- _What the task requires_: Reproduce the first line and every line after it, exactly, through the one containing "chrome over forged". Leave out the rest.

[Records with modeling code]
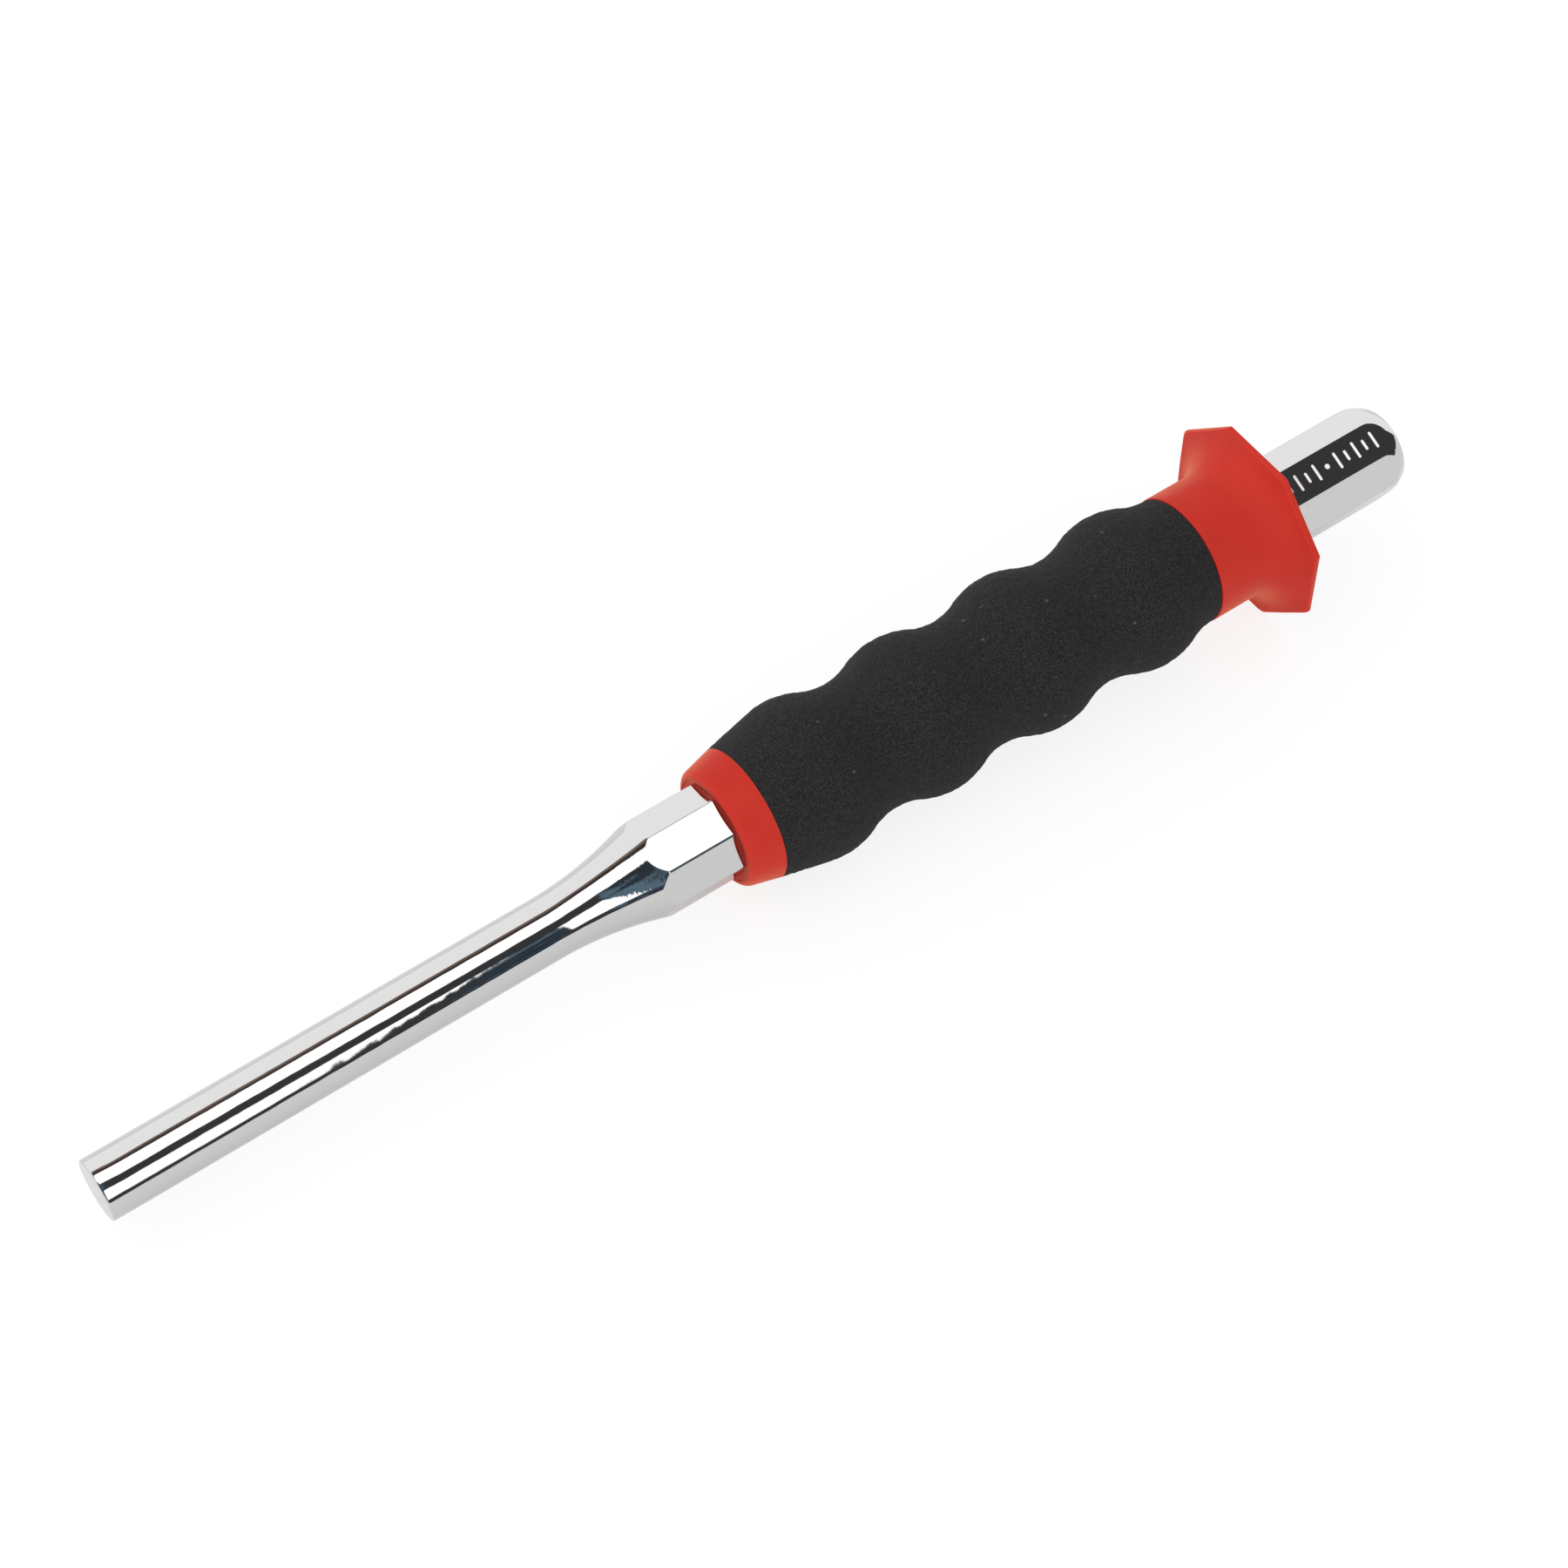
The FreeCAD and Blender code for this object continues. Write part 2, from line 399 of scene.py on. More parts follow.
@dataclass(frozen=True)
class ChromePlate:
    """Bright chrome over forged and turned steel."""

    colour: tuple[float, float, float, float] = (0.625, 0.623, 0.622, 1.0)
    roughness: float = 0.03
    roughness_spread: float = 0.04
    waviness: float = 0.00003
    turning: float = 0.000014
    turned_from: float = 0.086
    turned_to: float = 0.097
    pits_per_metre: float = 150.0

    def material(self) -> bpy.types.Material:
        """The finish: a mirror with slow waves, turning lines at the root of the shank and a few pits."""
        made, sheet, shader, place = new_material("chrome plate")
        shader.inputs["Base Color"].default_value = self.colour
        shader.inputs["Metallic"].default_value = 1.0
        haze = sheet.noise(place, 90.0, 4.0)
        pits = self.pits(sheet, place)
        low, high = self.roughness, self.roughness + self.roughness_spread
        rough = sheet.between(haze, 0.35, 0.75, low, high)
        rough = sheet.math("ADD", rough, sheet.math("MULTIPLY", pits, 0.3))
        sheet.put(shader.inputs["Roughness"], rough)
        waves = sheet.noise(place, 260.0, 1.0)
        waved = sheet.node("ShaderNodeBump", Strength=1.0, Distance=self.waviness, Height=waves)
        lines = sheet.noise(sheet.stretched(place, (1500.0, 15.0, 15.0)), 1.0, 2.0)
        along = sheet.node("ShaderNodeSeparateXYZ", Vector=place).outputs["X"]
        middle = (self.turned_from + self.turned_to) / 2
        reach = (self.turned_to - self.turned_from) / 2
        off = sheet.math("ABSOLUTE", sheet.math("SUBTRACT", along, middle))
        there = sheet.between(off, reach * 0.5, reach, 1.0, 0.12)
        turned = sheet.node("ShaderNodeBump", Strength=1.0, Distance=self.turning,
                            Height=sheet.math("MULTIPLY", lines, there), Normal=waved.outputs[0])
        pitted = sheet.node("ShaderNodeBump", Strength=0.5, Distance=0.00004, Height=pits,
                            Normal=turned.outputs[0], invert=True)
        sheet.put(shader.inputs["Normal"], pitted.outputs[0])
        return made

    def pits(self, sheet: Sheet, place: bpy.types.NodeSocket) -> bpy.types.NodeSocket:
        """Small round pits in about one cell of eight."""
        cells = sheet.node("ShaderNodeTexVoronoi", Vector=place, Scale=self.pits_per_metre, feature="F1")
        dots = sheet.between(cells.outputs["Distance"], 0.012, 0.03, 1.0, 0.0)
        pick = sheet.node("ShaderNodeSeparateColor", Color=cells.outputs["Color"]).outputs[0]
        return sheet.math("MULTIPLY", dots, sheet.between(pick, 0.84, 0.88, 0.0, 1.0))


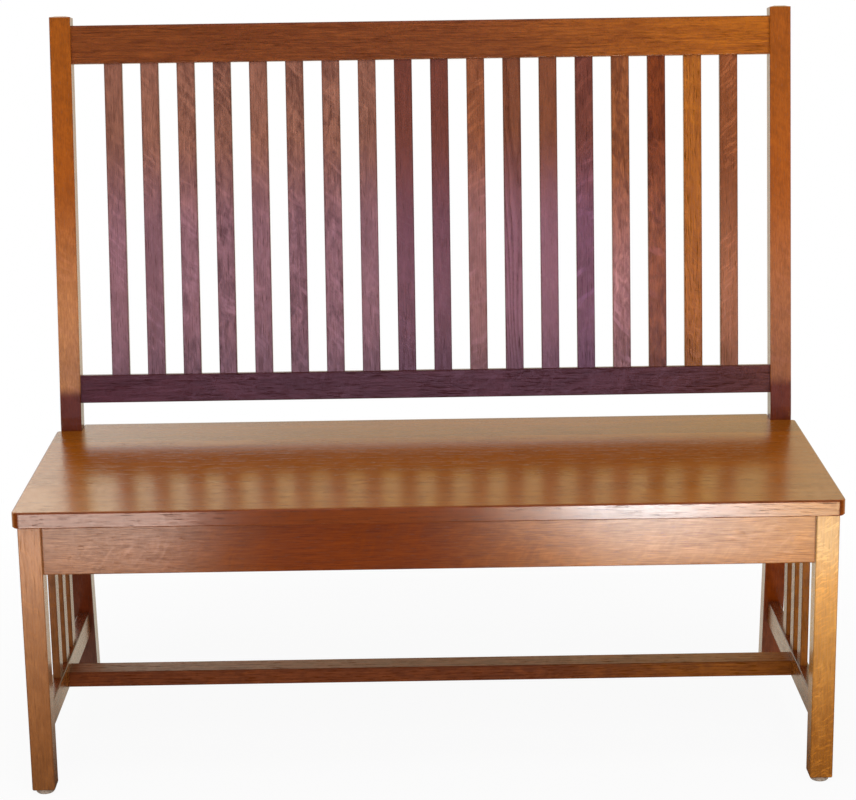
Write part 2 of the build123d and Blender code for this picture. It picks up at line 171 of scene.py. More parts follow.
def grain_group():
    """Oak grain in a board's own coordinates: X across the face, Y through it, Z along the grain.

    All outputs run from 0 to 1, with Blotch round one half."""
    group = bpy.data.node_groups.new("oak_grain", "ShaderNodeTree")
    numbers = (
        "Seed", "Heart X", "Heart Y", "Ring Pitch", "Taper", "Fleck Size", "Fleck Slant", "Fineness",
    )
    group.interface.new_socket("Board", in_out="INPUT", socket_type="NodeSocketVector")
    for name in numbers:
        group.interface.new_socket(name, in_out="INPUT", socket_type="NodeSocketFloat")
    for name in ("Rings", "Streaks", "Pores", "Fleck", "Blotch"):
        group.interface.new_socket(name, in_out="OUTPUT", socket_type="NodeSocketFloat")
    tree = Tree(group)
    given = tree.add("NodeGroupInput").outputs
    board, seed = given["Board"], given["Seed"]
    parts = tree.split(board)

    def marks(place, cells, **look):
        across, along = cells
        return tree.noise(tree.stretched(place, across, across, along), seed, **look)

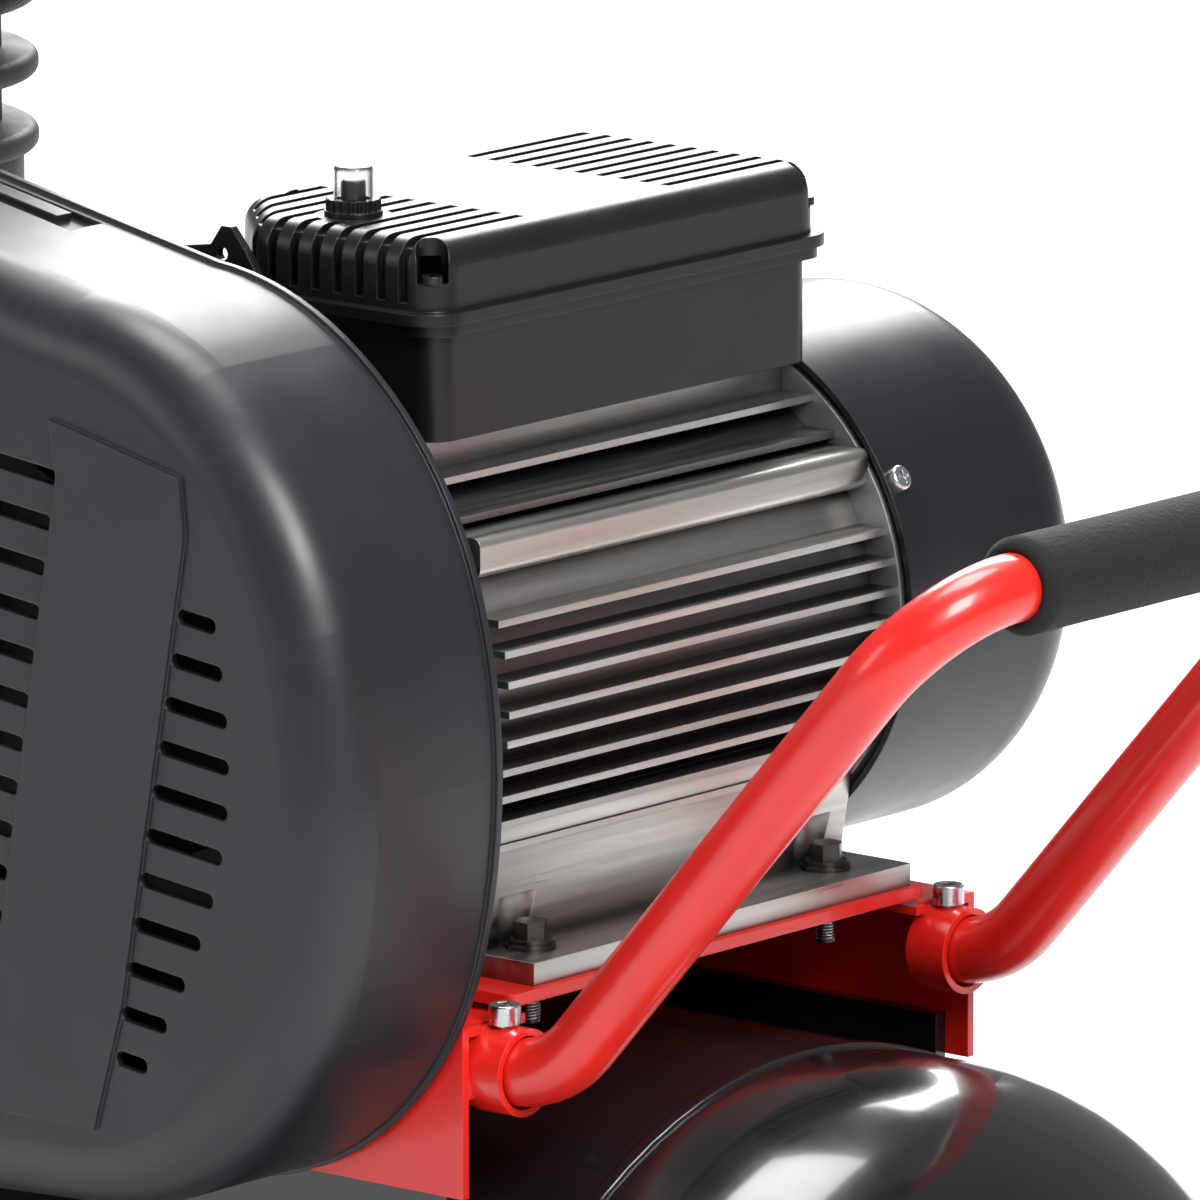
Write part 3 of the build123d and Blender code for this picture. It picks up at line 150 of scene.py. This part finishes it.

- _Response for this exercise_:
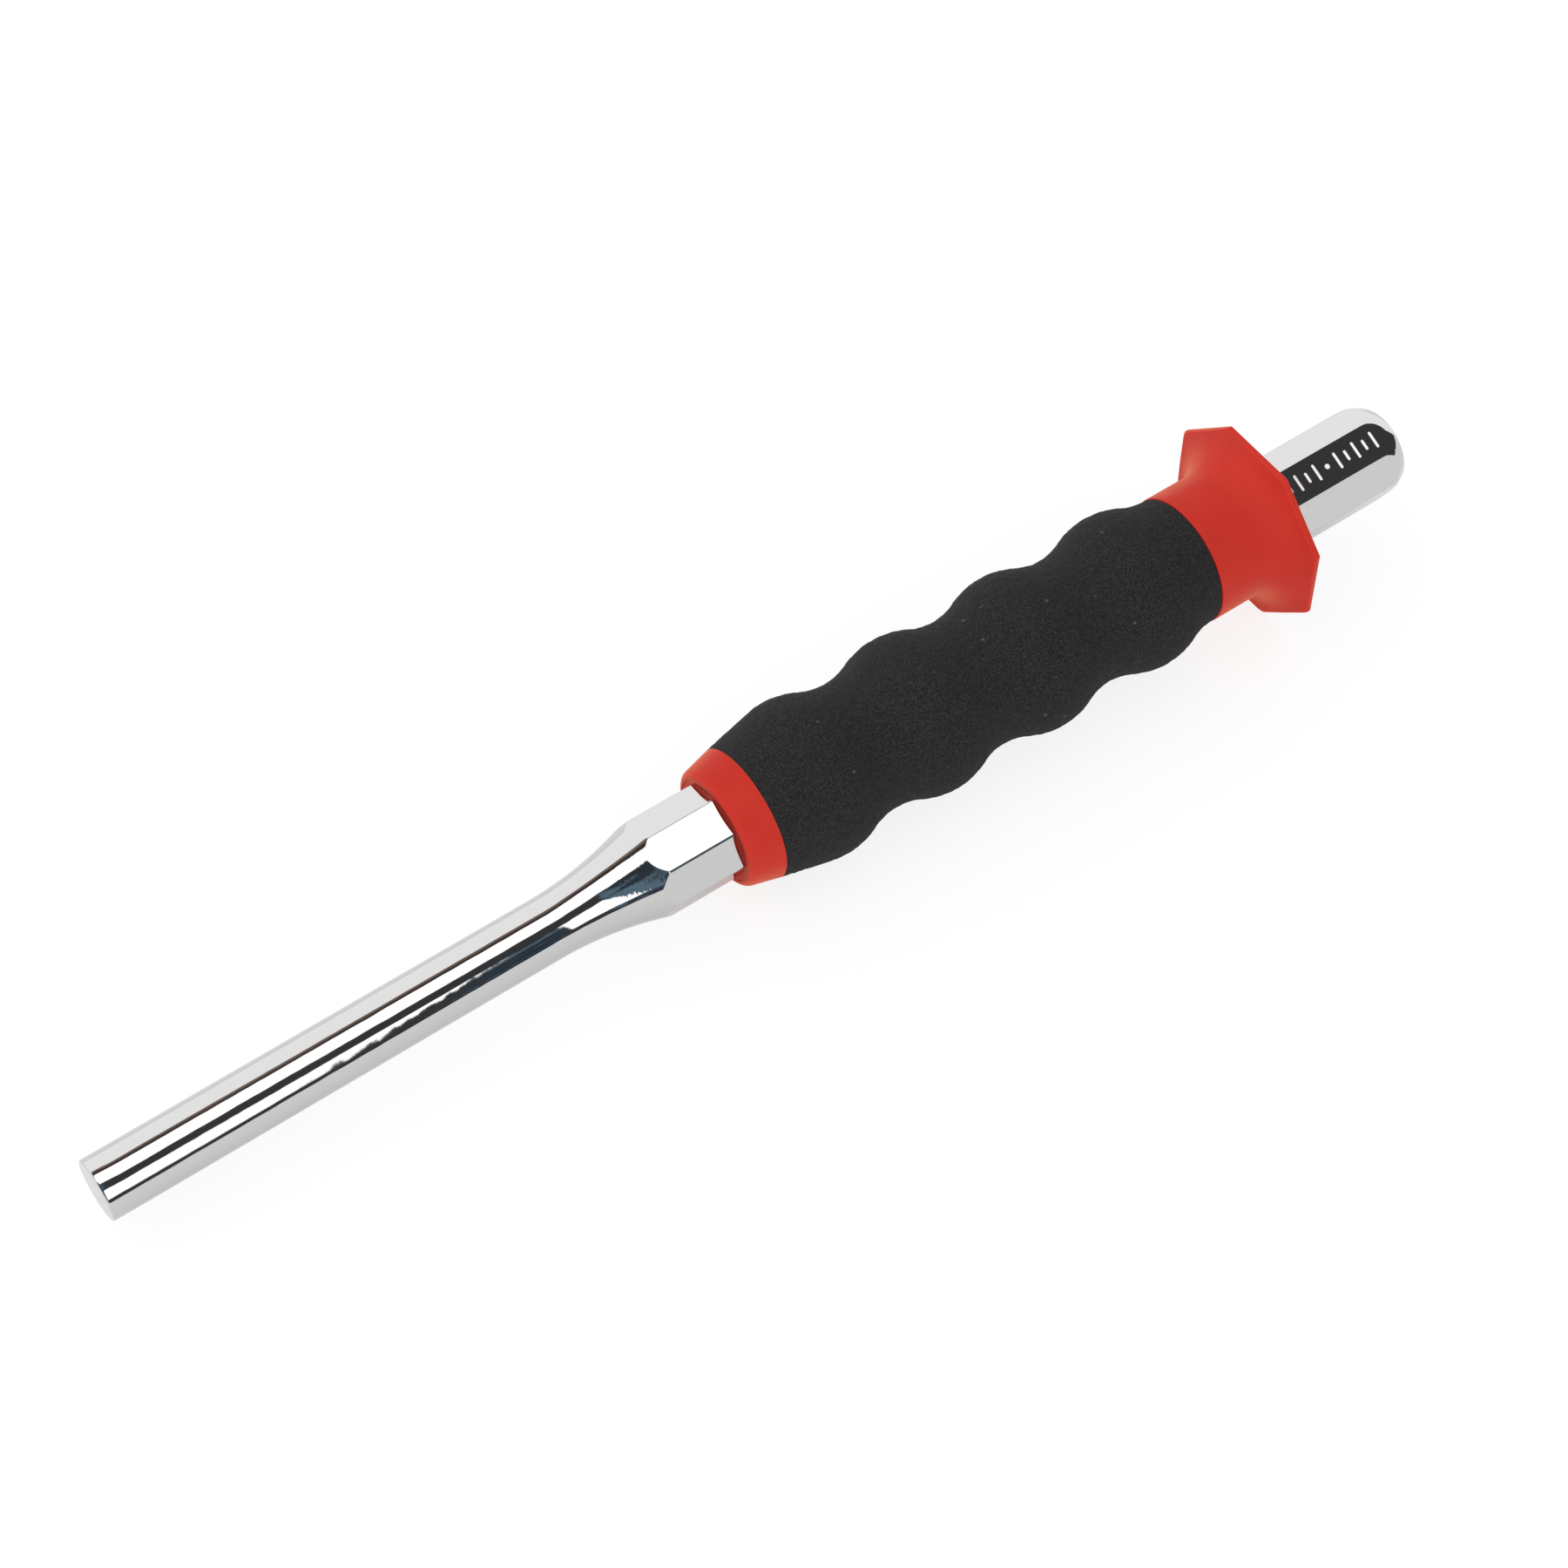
The FreeCAD and Blender code for this object continues. Write part 2, from line 399 of scene.py on. More parts follow.
@dataclass(frozen=True)
class ChromePlate:
    """Bright chrome over forged and turned steel."""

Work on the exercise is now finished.